Step 11: Plotting the Loss Values

Plot the loss values for both training and testing data across each epoch using the following code:

plt.plot(epoch_count, train_loss_values, label="Train loss")
plt.plot(epoch_count, test_loss_values, label="Test loss")
plt.title("Training and test loss curves")
plt.ylabel("Loss")
plt.xlabel("Epochs")
plt.legend();
  • Use the epoch_count and train_loss_values with the train and test loss labels in the plot() method.
  • Displays the loss values across all the epochs as displayed in the following screenshot:

Step 12: Comparing Testing and Prediction Values

Call the eval() method to perform the evaluation of the model using the model_0 variable and store the values in the y_preds variables:

model_0.eval()
with torch.inference_mode():
  y_preds = model_0(X_test)
y_preds

Plot the values stored in the y_preds with the training and testing data to compare the testing values with predictions:

plot_predictions(predictions=y_preds)

Using the Mean Absolute Error, the model has evaluated itself throughout 100 iterations and predicted way better than the last predictions.

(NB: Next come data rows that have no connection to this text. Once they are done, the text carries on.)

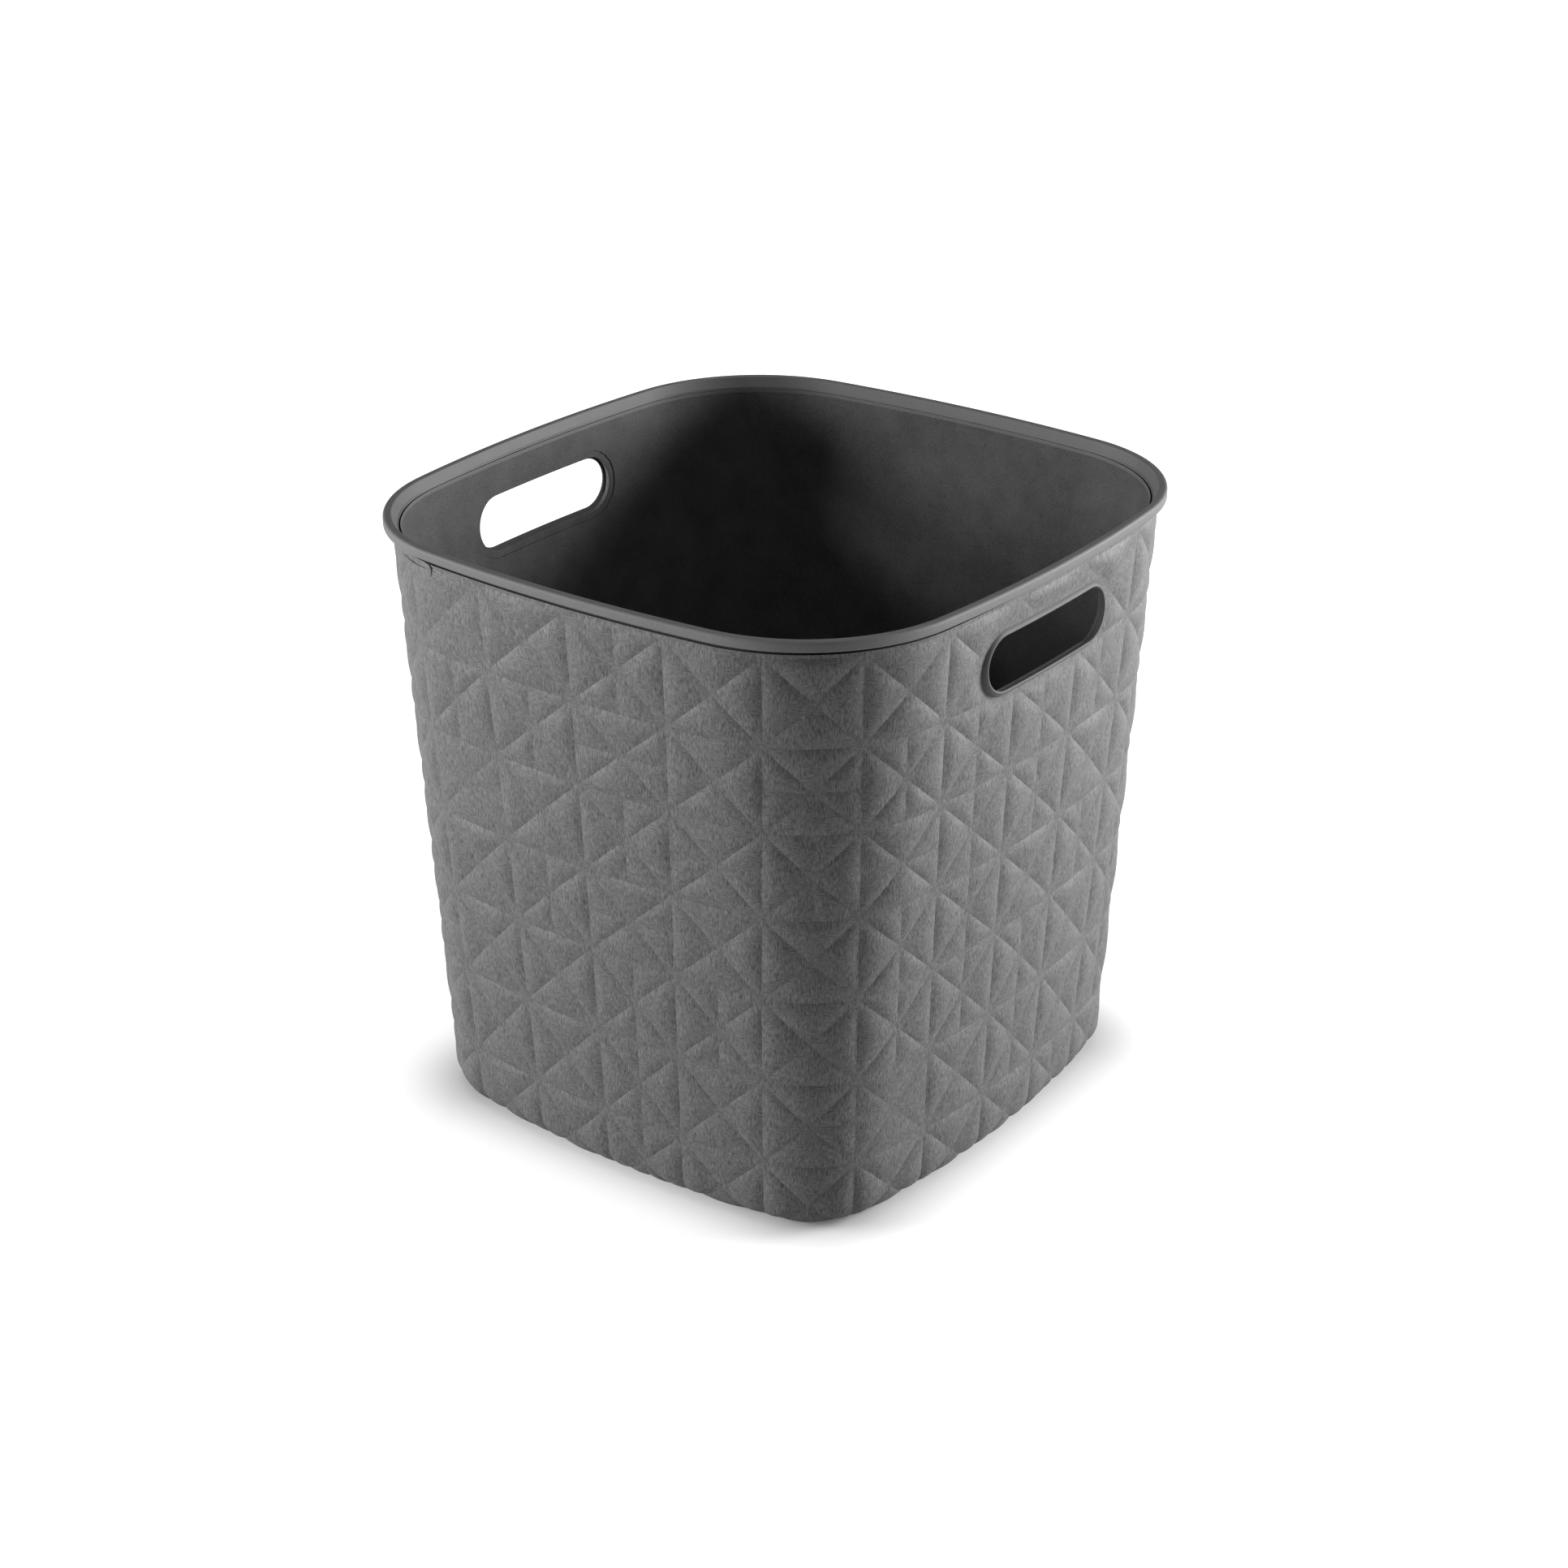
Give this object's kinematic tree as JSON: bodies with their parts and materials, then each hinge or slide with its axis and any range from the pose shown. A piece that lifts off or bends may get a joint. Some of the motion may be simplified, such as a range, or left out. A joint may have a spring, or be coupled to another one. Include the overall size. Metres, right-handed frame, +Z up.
{
  "type": "storage bin",
  "caption": "Open square storage bin with bowed, tapering quilted walls, a rolled rim and a framed hand slot in each of two opposite walls.",
  "frame": {"origin": "middle of the base, on the surface that the bin stands on", "axes": "+Z up out of the mouth; the walls with the hand slots face +X and -X, the plain walls +Y and -Y"},
  "size_m": [0.2788, 0.2854, 0.27],
  "materials": {
    "quilted_shell": "matt grey moulded plastic with a fine linen weave grain over quilted facets",
    "smooth_tub": "matt dark grey moulded plastic, faintly mottled",
    "rim": "satin grey moulded plastic, fine grain",
    "handle_frame": "smooth satin grey moulded plastic"
  },
  "bodies": {
    "root": {"quilted_shell": "quilted_shell", "inner_tub": "smooth_tub", "rim_band": "rim", "right_handle_frame": "handle_frame", "left_handle_frame": "handle_frame", "right_handle_trim": "smooth_tub", "left_handle_trim": "smooth_tub", "blank_plaque": "quilted_shell"}
  },
  "joints": []
}
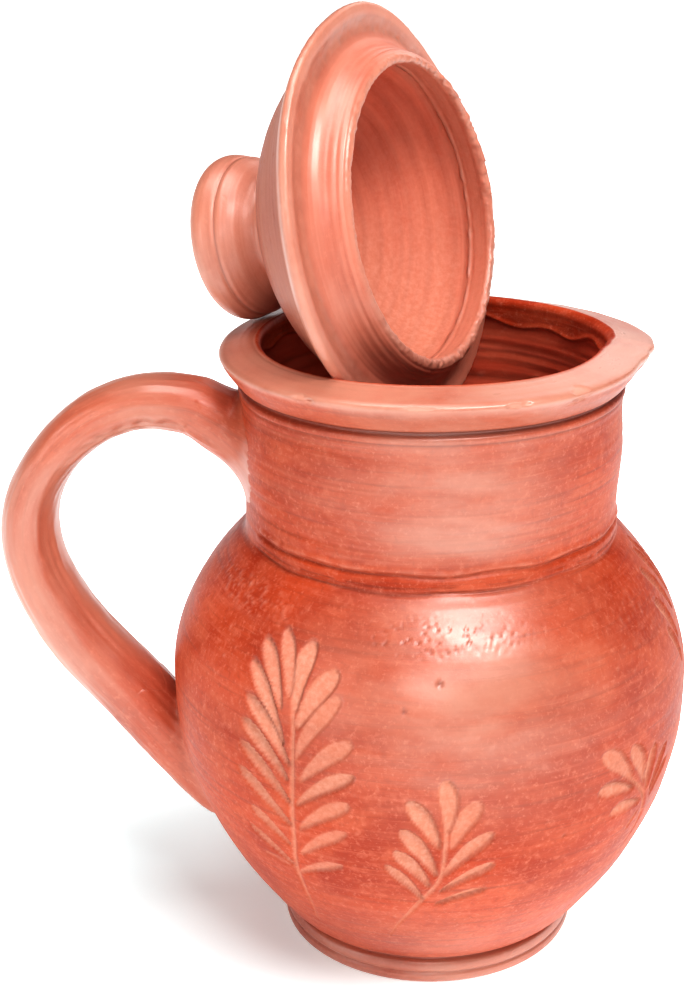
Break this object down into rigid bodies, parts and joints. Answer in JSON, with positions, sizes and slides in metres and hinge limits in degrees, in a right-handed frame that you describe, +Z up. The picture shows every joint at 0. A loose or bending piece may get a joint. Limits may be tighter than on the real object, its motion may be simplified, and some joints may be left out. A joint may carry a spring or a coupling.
{
  "type": "lidded water jug",
  "caption": "Round-bellied terracotta water jug with a pinched spout, a looped strap handle and a loose knobbed lid stood on edge in its mouth.",
  "frame": {"origin": "on the jug's turning axis, in the flat plane of its foot", "axes": "+Z up along the jug's turning axis, +X towards the spout, -X towards the handle, +Y to the back of the jug as pictured"},
  "size_m": [0.2011, 0.15, 0.271],
  "materials": {
    "burnished_clay": "terracotta with a burnished red slip, satin",
    "bare_clay": "fired terracotta, thinner and paler slip, satin"
  },
  "bodies": {
    "jug": {"foot": "burnished_clay", "belly": "burnished_clay", "neck": "burnished_clay", "rim": "burnished_clay", "handle": "burnished_clay", "upper_lute": "burnished_clay", "lower_lute": "burnished_clay"},
    "lid": {"lid_dome": "burnished_clay", "lid_collar": "bare_clay", "lid_knob": "burnished_clay"}
  },
  "joints": [
    {"name": "lid_lift", "type": "slide", "parent": "jug", "child": "lid", "axis": [0, 0, 1], "range_m": [0, 0.16]}
  ]
}
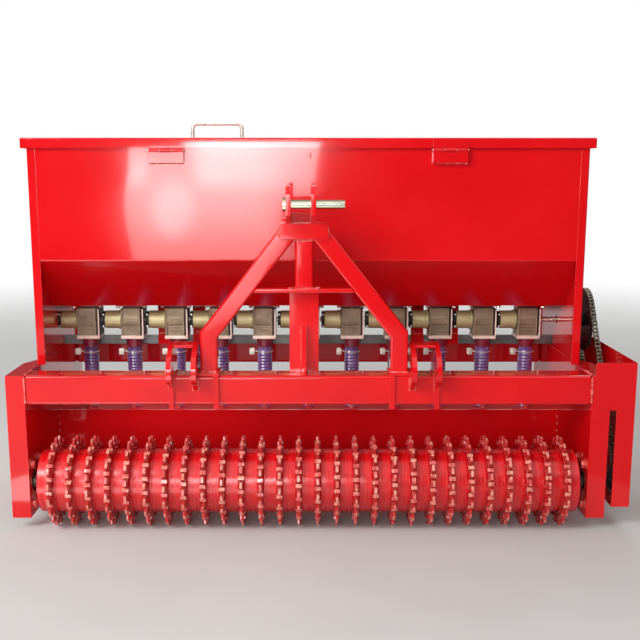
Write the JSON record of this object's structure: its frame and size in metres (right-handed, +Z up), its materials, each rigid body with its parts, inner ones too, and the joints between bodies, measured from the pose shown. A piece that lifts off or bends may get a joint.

So the model has been optimized using the loss values generated across each iteration using the epoch argument:

That’s all about calculating the L1 loss value from the deep learning model in PyTorch.

Conclusion

To calculate the Mean Absolute Error or L1 loss values for the trained deep learning model, build a model and optimize its performance using the loss values. The model is trained using multiple iterations in batches to keep the loss value minimum. Graphical representation can be used to check the evolution of the model across each iteration and confirm the model’s growth.